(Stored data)
■ ■ ■ ■
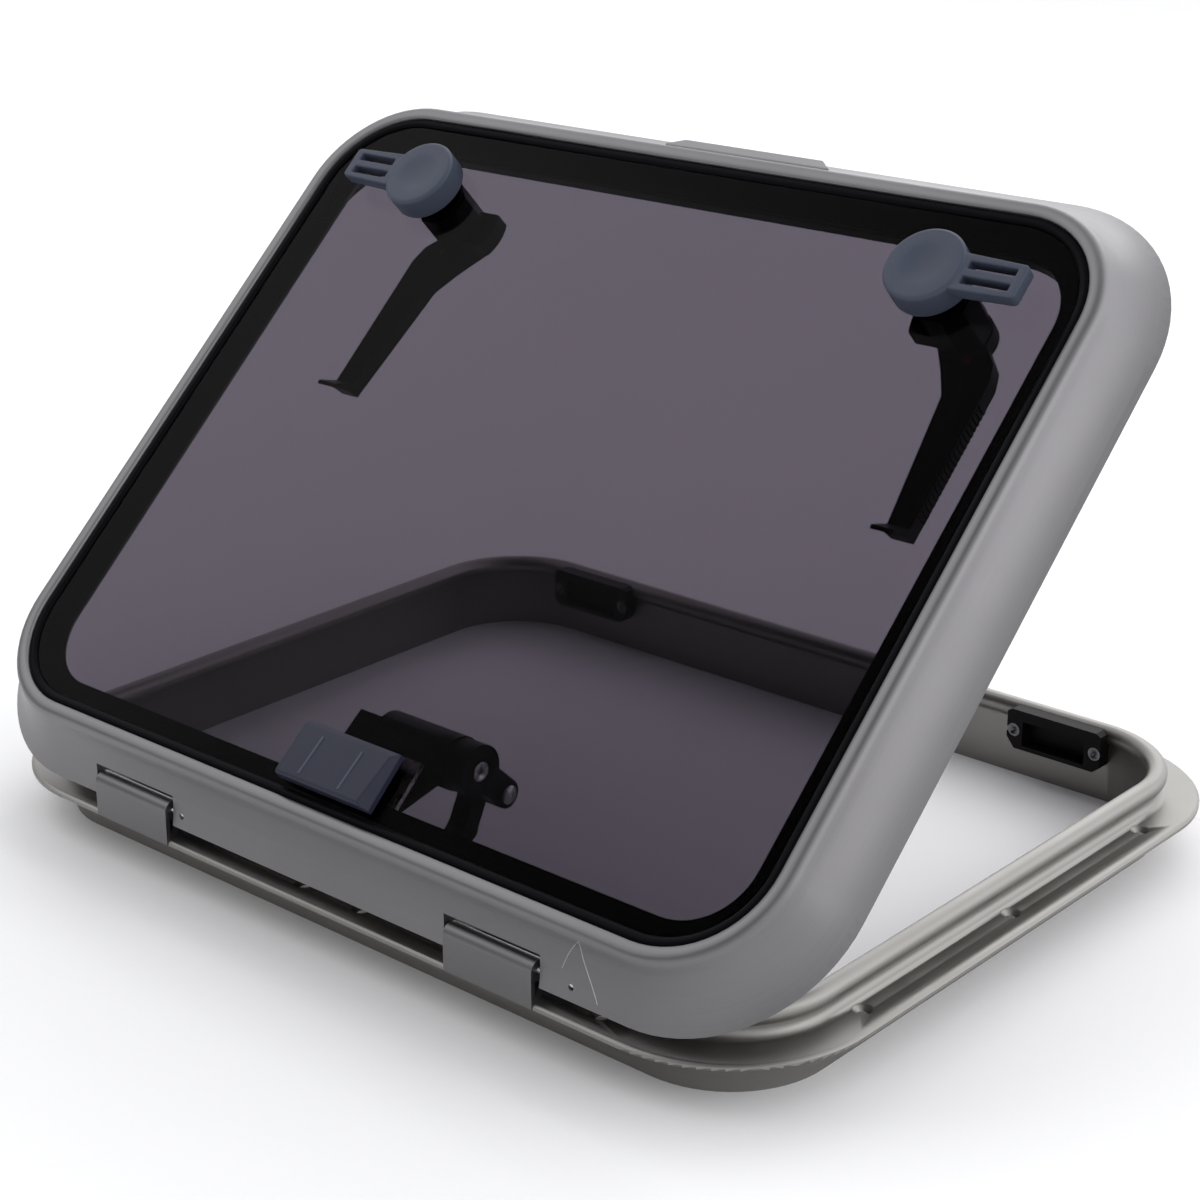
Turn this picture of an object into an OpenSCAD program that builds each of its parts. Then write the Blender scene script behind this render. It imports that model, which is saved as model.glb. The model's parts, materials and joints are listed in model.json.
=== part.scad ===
// Deck hatch: aluminium base frame, hinged lid with acrylic pane, two latch handles and a friction stay.
// Origin: centre of the deck screw pattern on the underside of the flange. +Z up, hinge side at -Y.

/* [Opening] */
// Clear opening, left to right
opening_w = 501; // [480:1:520]
// Clear opening, hinge side to latch side
opening_d = 386; // [376:1:400]
// Corner radius of the opening
opening_r = 52; // [45:1:60]

/* [Base] */
// Coaming wall thickness
wall_t = 3; // [2.5:0.5:3]
// Flange width beyond the opening
flange_reach = 25.5; // [24:0.5:28]
// Depth of the spigot below the deck
spigot_depth = 24; // [16:1:40]
// Deck screw hole diameter
screw_hole_d = 5.3; // [4.2:0.1:5.5]
// Countersink diameter
countersink_d = 10.4; // [8:0.1:11]

/* [Lid] */
// Lid angle as stored, 0 is closed
lid_angle = 42.8; // [38:0.1:44]
// Thickness of the pane
pane_t = 10; // [9:0.5:10]
// Distance between the two latch centres
latch_spacing = 341; // [330:1:350]
// Knob diameter
knob_d = 43; // [38:1:44]

/* [Hinge] */
// Hinge axis, distance from the origin towards -Y
hinge_back = 213.5; // [213:0.5:214]
// Hinge axis height over the deck
hinge_h = 18.5; // [18.5:0.5:19]
// Hinge pin diameter
pin_d = 3; // [2.5:0.5:3]

/* [Hidden] */
$fn = 64;
fit = 0.05;
// Opening loop and the lip that runs along it
open_x = opening_w / 2;
open_y = opening_d / 2;
flange_top = 3;
lip_s = 2.5;
lip_z = 15.2;
lip_r = 5.4;
// Deck screws
hole_inset = 11.6;
hole_x = open_x + hole_inset;
hole_y = open_y + hole_inset;
side_hole_step = 123;
end_hole_x = 176;
mid_hole_x = 20.5;
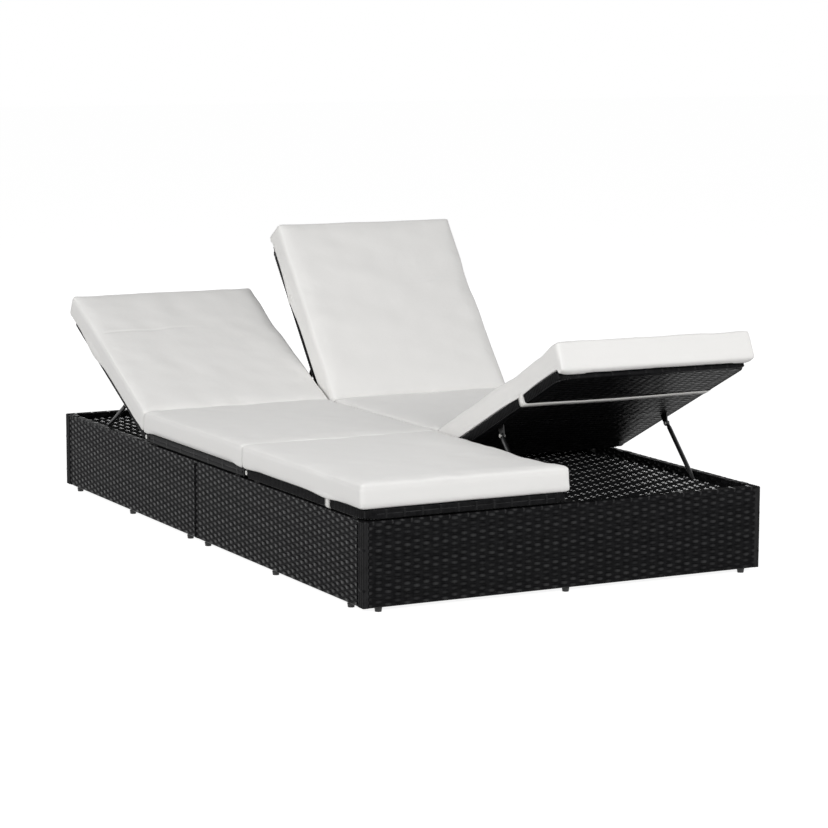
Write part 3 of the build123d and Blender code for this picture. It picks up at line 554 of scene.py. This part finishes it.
def panel(name):
    place = panel_place(name)
    low, high = local_box(f"{name}_weave", place)
    seat = name.endswith("seat")
    body = "base" if seat else f"{name}_panel"
    bm = bmesh.new()
    x, y, z = axes
    size = high - low
    shade_core(bm, low, high)
    inset = panel_inset
    rows = round((size.y - 2 * inset) / strand_pitch)
    for out, detail, rise in ((z, 2, 0.5 * mm), (-z, 3, 1.3 * mm)):
        level = high.z if out.z > 0 else low.z

        def weave(stakes, rise=rise):
            lift = plain_weave(stakes, rise=rise)
            return lambda t, row: lift(t, row) * np.clip(3 * stakes * np.minimum(t, 1 - t), 0, 1)

        if seat:
            start = Vector((low.x if out.z < 0 else high.x, low.y + inset, level))
            start.x += inset if out.z < 0 else -inset
            woven_face(bm, start, y, x if out.z < 0 else -x, out, size.y - 2 * inset, size.x - 2 * inset, 17,
                       detail=detail, lift=weave, crown=0.6 * mm)
            continue

        def narrowing(row):
            away = (row + 0.5) * (size.y - 2 * inset) / rows + inset
            over = np.clip(away - (size.y - free_corner), 0, free_corner)
            cut = free_corner - np.sqrt(np.maximum(free_corner ** 2 - over ** 2, 0))
            return 1 - 2 * cut / size.x

        start = Vector((low.x + inset, low.y + inset, level))
        woven_face(bm, start, x, y, out, size.x - 2 * inset, size.y - 2 * inset, 19, detail=detail,
                   lift=weave, crown=0.6 * mm, share=narrowing)
    edges(bm, low, high, seat)
    bmesh.ops.transform(bm, matrix=place, verts=bm.verts[:])
    return as_piece(bm, f"{name}_strands", rattan_strand, body, [f"{name}_weave"], crisp=60)


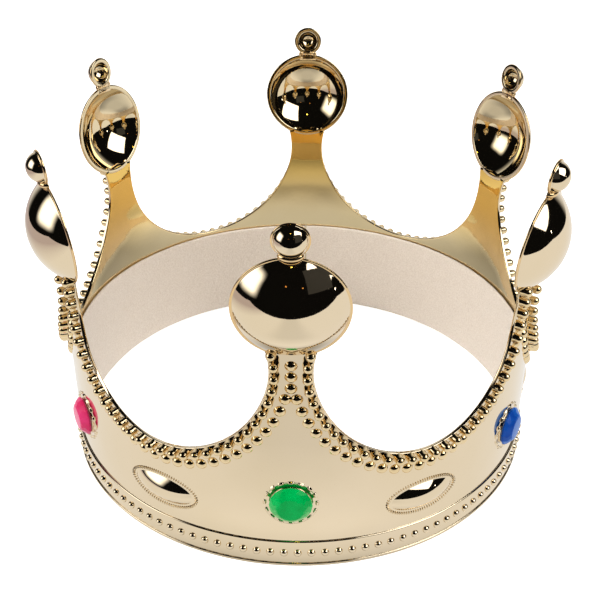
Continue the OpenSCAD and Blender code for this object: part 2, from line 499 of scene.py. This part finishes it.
def foot_column(angle, end):
    """The skin round the foot, which closes a column below the scallops."""
    rim = rim_section()
    u_share = end * math.sin(math.radians(angle)) / float(wall_r(FOOT_TOP))
    return wall_point(np.full(len(rim), u_share) * wall_r(rim[:, 0]), rim[:, 0], rim[:, 1])


def half_scallop():
    """Columns of half of one scallop's share of the wall, from its lowest line to the next point.

    Those up to the corner are closed round the foot. Gives the number of these as well.
    """
    lower_columns, upper_columns, fan_rows, crowding = 27, 56, 26, 1.25
    corner = corner_angle()
    lower = np.linspace(0, corner, lower_columns)
    upper = np.linspace(corner, TOP_ANGLE, upper_columns)[1:]
    share = np.linspace(0, 1, fan_rows + 1)[1:] ** crowding
    columns = []
    for angle in np.concatenate([lower, upper]):
        end = reach(angle)
        column = wall_column(angle, end, share)
        if angle <= corner + 1e-9:
            column = np.concatenate([column, foot_column(angle, end)])
        columns.append(column)
    return columns, lower_columns


def stitched(columns, lower_count):
    """Faces between neighbouring columns, and whether each face is on the inside."""
    verts = np.concatenate(columns)
    starts = np.cumsum([0] + [len(c) for c in columns])
    all_rows, scallop_rows = len(columns[0]), len(columns[-1])
    edge_row = scallop_rows // 2 - 3  # the inside ends just before the edge's inner corner
    foot_row = all_rows - 8  # and starts again where the foot's section turns up
    faces, inside = [], []
    for c in range(len(columns) - 1):
        a, b = starts[c], starts[c + 1]
        closed = c + 1 < lower_count
        for k in range(all_rows if closed else scallop_rows - 1):
            k2 = (k + 1) % all_rows if closed else k + 1
            faces.append((a + k, b + k, b + k2, a + k2))
            inside.append(int(k < edge_row or k > foot_row))
    return verts, faces, inside


def end_cap(columns):
    """Closes the top of the neck, which is hidden inside the dome's flange."""
    count = len(columns[-1])
    start = sum(len(c) for c in columns[:-1])
    return [(start + k, start + k + 1, start + count - 2 - k, start + count - 1 - k)
            for k in range(count // 2 - 1)]


def build_wall():
    """The band, the rim and the six necks, as one closed skin."""
    columns, lower_count = half_scallop()
    verts, faces, inside = stitched(columns, lower_count)
    caps = end_cap(columns)
    faces, inside = faces + caps, inside + [0] * len(caps)
    mirrored = verts * np.array([-1, 1, 1])
    parts = []
    for i in range(POINTS):
        middle = (i + 0.5) * STEP
        parts.append((spin(verts, middle), faces))
        parts.append((spin(mirrored, middle), faces))
    shell_piece("shell_wall", parts, [GOLD_OUTSIDE, GOLD_INSIDE], np.tile(inside, 2 * POINTS))


# ---------------------------------------------------------------- domes and finials

def ball_r(base_r, depth):
    """Radius of the ball that a cap of this base and depth belongs to."""
    return (base_r * base_r + depth * depth) / (2 * depth)


LEDGE_SHARE = 0.7  # thickness of a flange, as a share of the wall's


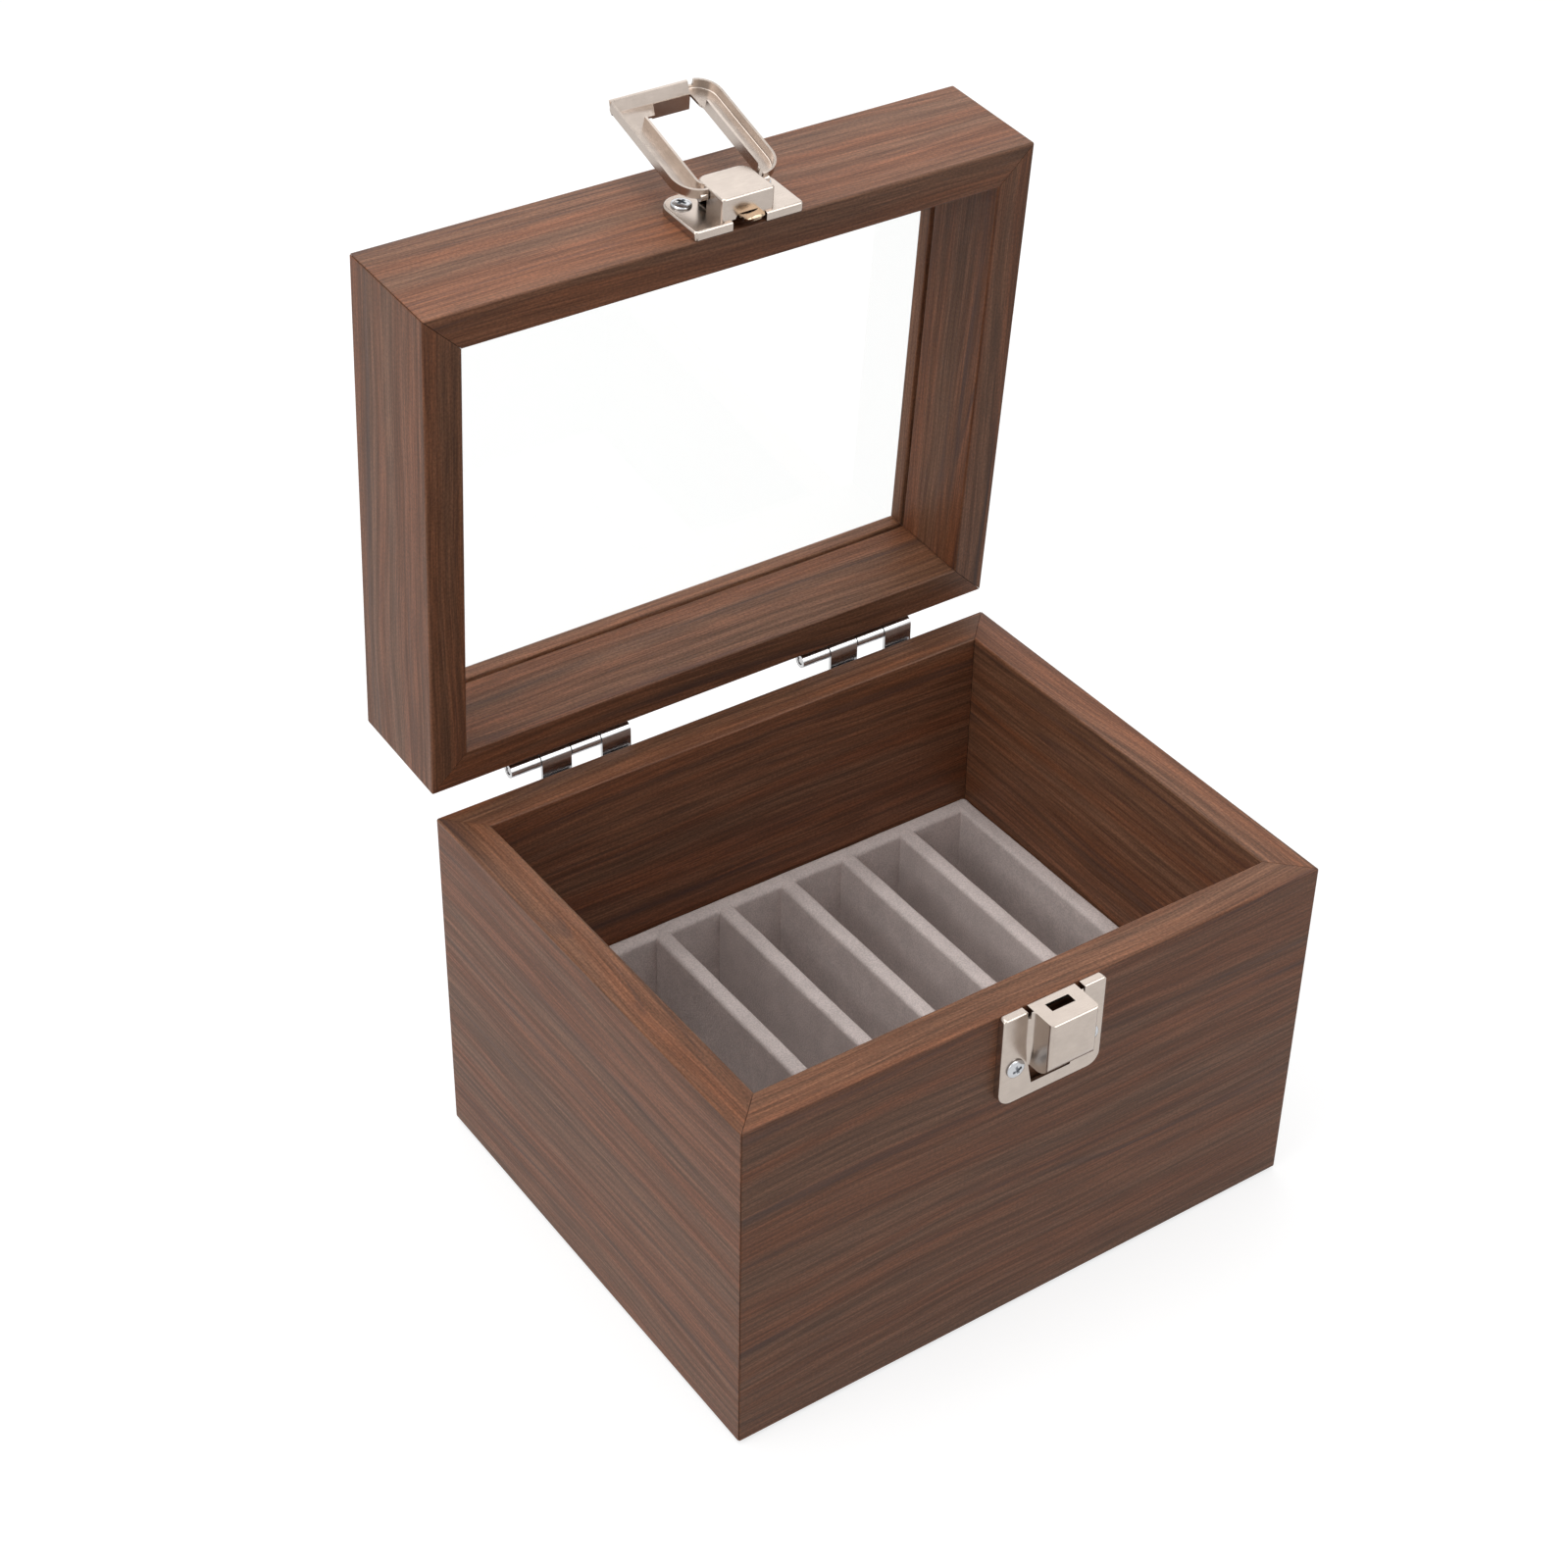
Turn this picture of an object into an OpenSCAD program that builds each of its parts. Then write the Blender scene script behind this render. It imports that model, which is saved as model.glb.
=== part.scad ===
■ ■ ■ ■
> _Required work_
Exclude the pictures. Write out the remaining data exactly.

> _The reply_
Turn this picture of an object into an OpenSCAD program that builds each of its parts. Then write the Blender scene script behind this render. It imports that model, which is saved as model.glb. The model's parts, materials and joints are listed in model.json.
=== part.scad ===
// Deck hatch: aluminium base frame, hinged lid with acrylic pane, two latch handles and a friction stay.
// Origin: centre of the deck screw pattern on the underside of the flange. +Z up, hinge side at -Y.

/* [Opening] */
// Clear opening, left to right
opening_w = 501; // [480:1:520]
// Clear opening, hinge side to latch side
opening_d = 386; // [376:1:400]
// Corner radius of the opening
opening_r = 52; // [45:1:60]

/* [Base] */
// Coaming wall thickness
wall_t = 3; // [2.5:0.5:3]
// Flange width beyond the opening
flange_reach = 25.5; // [24:0.5:28]
// Depth of the spigot below the deck
spigot_depth = 24; // [16:1:40]
// Deck screw hole diameter
screw_hole_d = 5.3; // [4.2:0.1:5.5]
// Countersink diameter
countersink_d = 10.4; // [8:0.1:11]

/* [Lid] */
// Lid angle as stored, 0 is closed
lid_angle = 42.8; // [38:0.1:44]
// Thickness of the pane
pane_t = 10; // [9:0.5:10]
// Distance between the two latch centres
latch_spacing = 341; // [330:1:350]
// Knob diameter
knob_d = 43; // [38:1:44]

/* [Hinge] */
// Hinge axis, distance from the origin towards -Y
hinge_back = 213.5; // [213:0.5:214]
// Hinge axis height over the deck
hinge_h = 18.5; // [18.5:0.5:19]
// Hinge pin diameter
pin_d = 3; // [2.5:0.5:3]

/* [Hidden] */
$fn = 64;
fit = 0.05;
// Opening loop and the lip that runs along it
open_x = opening_w / 2;
open_y = opening_d / 2;
flange_top = 3;
lip_s = 2.5;
lip_z = 15.2;
lip_r = 5.4;
// Deck screws
hole_inset = 11.6;
hole_x = open_x + hole_inset;
hole_y = open_y + hole_inset;
side_hole_step = 123;
end_hole_x = 176;
mid_hole_x = 20.5;
Write part 3 of the build123d and Blender code for this picture. It picks up at line 554 of scene.py. This part finishes it.
def panel(name):
    place = panel_place(name)
    low, high = local_box(f"{name}_weave", place)
    seat = name.endswith("seat")
    body = "base" if seat else f"{name}_panel"
    bm = bmesh.new()
    x, y, z = axes
    size = high - low
    shade_core(bm, low, high)
    inset = panel_inset
    rows = round((size.y - 2 * inset) / strand_pitch)
    for out, detail, rise in ((z, 2, 0.5 * mm), (-z, 3, 1.3 * mm)):
        level = high.z if out.z > 0 else low.z

        def weave(stakes, rise=rise):
            lift = plain_weave(stakes, rise=rise)
            return lambda t, row: lift(t, row) * np.clip(3 * stakes * np.minimum(t, 1 - t), 0, 1)

        if seat:
            start = Vector((low.x if out.z < 0 else high.x, low.y + inset, level))
            start.x += inset if out.z < 0 else -inset
            woven_face(bm, start, y, x if out.z < 0 else -x, out, size.y - 2 * inset, size.x - 2 * inset, 17,
                       detail=detail, lift=weave, crown=0.6 * mm)
            continue

        def narrowing(row):
            away = (row + 0.5) * (size.y - 2 * inset) / rows + inset
            over = np.clip(away - (size.y - free_corner), 0, free_corner)
            cut = free_corner - np.sqrt(np.maximum(free_corner ** 2 - over ** 2, 0))
            return 1 - 2 * cut / size.x

        start = Vector((low.x + inset, low.y + inset, level))
        woven_face(bm, start, x, y, out, size.x - 2 * inset, size.y - 2 * inset, 19, detail=detail,
                   lift=weave, crown=0.6 * mm, share=narrowing)
    edges(bm, low, high, seat)
    bmesh.ops.transform(bm, matrix=place, verts=bm.verts[:])
    return as_piece(bm, f"{name}_strands", rattan_strand, body, [f"{name}_weave"], crisp=60)


Continue the OpenSCAD and Blender code for this object: part 2, from line 499 of scene.py. This part finishes it.
def foot_column(angle, end):
    """The skin round the foot, which closes a column below the scallops."""
    rim = rim_section()
    u_share = end * math.sin(math.radians(angle)) / float(wall_r(FOOT_TOP))
    return wall_point(np.full(len(rim), u_share) * wall_r(rim[:, 0]), rim[:, 0], rim[:, 1])


def half_scallop():
    """Columns of half of one scallop's share of the wall, from its lowest line to the next point.

    Those up to the corner are closed round the foot. Gives the number of these as well.
    """
    lower_columns, upper_columns, fan_rows, crowding = 27, 56, 26, 1.25
    corner = corner_angle()
    lower = np.linspace(0, corner, lower_columns)
    upper = np.linspace(corner, TOP_ANGLE, upper_columns)[1:]
    share = np.linspace(0, 1, fan_rows + 1)[1:] ** crowding
    columns = []
    for angle in np.concatenate([lower, upper]):
        end = reach(angle)
        column = wall_column(angle, end, share)
        if angle <= corner + 1e-9:
            column = np.concatenate([column, foot_column(angle, end)])
        columns.append(column)
    return columns, lower_columns


def stitched(columns, lower_count):
    """Faces between neighbouring columns, and whether each face is on the inside."""
    verts = np.concatenate(columns)
    starts = np.cumsum([0] + [len(c) for c in columns])
    all_rows, scallop_rows = len(columns[0]), len(columns[-1])
    edge_row = scallop_rows // 2 - 3  # the inside ends just before the edge's inner corner
    foot_row = all_rows - 8  # and starts again where the foot's section turns up
    faces, inside = [], []
    for c in range(len(columns) - 1):
        a, b = starts[c], starts[c + 1]
        closed = c + 1 < lower_count
        for k in range(all_rows if closed else scallop_rows - 1):
            k2 = (k + 1) % all_rows if closed else k + 1
            faces.append((a + k, b + k, b + k2, a + k2))
            inside.append(int(k < edge_row or k > foot_row))
    return verts, faces, inside


def end_cap(columns):
    """Closes the top of the neck, which is hidden inside the dome's flange."""
    count = len(columns[-1])
    start = sum(len(c) for c in columns[:-1])
    return [(start + k, start + k + 1, start + count - 2 - k, start + count - 1 - k)
            for k in range(count // 2 - 1)]


def build_wall():
    """The band, the rim and the six necks, as one closed skin."""
    columns, lower_count = half_scallop()
    verts, faces, inside = stitched(columns, lower_count)
    caps = end_cap(columns)
    faces, inside = faces + caps, inside + [0] * len(caps)
    mirrored = verts * np.array([-1, 1, 1])
    parts = []
    for i in range(POINTS):
        middle = (i + 0.5) * STEP
        parts.append((spin(verts, middle), faces))
        parts.append((spin(mirrored, middle), faces))
    shell_piece("shell_wall", parts, [GOLD_OUTSIDE, GOLD_INSIDE], np.tile(inside, 2 * POINTS))


# ---------------------------------------------------------------- domes and finials

def ball_r(base_r, depth):
    """Radius of the ball that a cap of this base and depth belongs to."""
    return (base_r * base_r + depth * depth) / (2 * depth)


LEDGE_SHARE = 0.7  # thickness of a flange, as a share of the wall's


Turn this picture of an object into an OpenSCAD program that builds each of its parts. Then write the Blender scene script behind this render. It imports that model, which is saved as model.glb.
=== part.scad ===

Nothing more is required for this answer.